When I bought my Macbook Pro in June, 2007, the Apple Store in Cambridge gave me an HP all-in-one c4200 printer for free — after rebate. The handy thing is it scans and copies in addition to printing – useful. But where do you put a third printer? Nowhere. This one floats around the house always in the way until we need to scan something. And it’s the slowest printer in the house.
When I switched to using a Lenovo Thinkpad running Windows 8 as my main computer in November, 2012, I had to give up my super awesome Apple 24″ LED Cinema Display and find a new docking solution for my home office. I opted for Lenovo’s cute and useful Thinkpad USB 3.0 Dock. About the size of a chunky external hard drive, the dock has 5 USB 3 ports, a gigabit ethernet port, two DVI video ports and a headphone/speaker jack. I have it connected to a Lenovo 21″ IPS monitor and a super-clicky Das Model S keyboard. The one downside is that it can’t charge a laptop. Well, and Windows 8’s awful dual monitor support.

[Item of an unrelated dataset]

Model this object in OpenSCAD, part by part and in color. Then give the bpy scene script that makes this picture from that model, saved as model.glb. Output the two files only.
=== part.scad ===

The household network got a major overhaul in October, 2007, when we switched to Verizon’s FIOS service. Verizon installed a wireless router of their own choosing, the Actiontec MI424WR. It’s nothing great but meets our needs. The user interface is web-based and pretty rudimentary though you can access more advanced setting if you spelunk about a bit. I’ve also been quite pleased with some Actiontec ECB2200 extenders that let me bring full-speed Internet to any room with a coaxial cable hook up. That’s a great add for us since we have lots of wifi dead spots in our old house. The Actiontec router meant it was curtains for the last of our Linksys gear, which used to dominate the network, alas.
Wireless back-up square
In March, 2008, I picked up one of Apple’s boxy Time Capsule routers. This fellow has all flavors of Wifi, including N, and operates in the 2.4 GHz and 5 GHz frequency bands. Inside is a 1-terabyte hard drive, as well. That means I can set my Macbook Pro and the kids laptops to back up everything with the Time Machine program in the background. Without any further intervention from me, the laptops back up every hour when they are in range. I blogged about the Time Capsule’s awesome set-up program and overall speediness on March 20, 2008.
Network attached storage
I had some old hard drives laying around and saw a cheap Netgear ReadyNAS NV+ for sale online. So I put together a small network-attached storage server. The software lets the server connect to iTunes anywhere around the house and send stuff to the Tivo. It also has a nifty trick to back up external USB drives at the push of a button. But it can get pretty loud because of the fans, when it decides to be really busy. I blogged about initially setting up the ReadyNAS on October 23, 2010.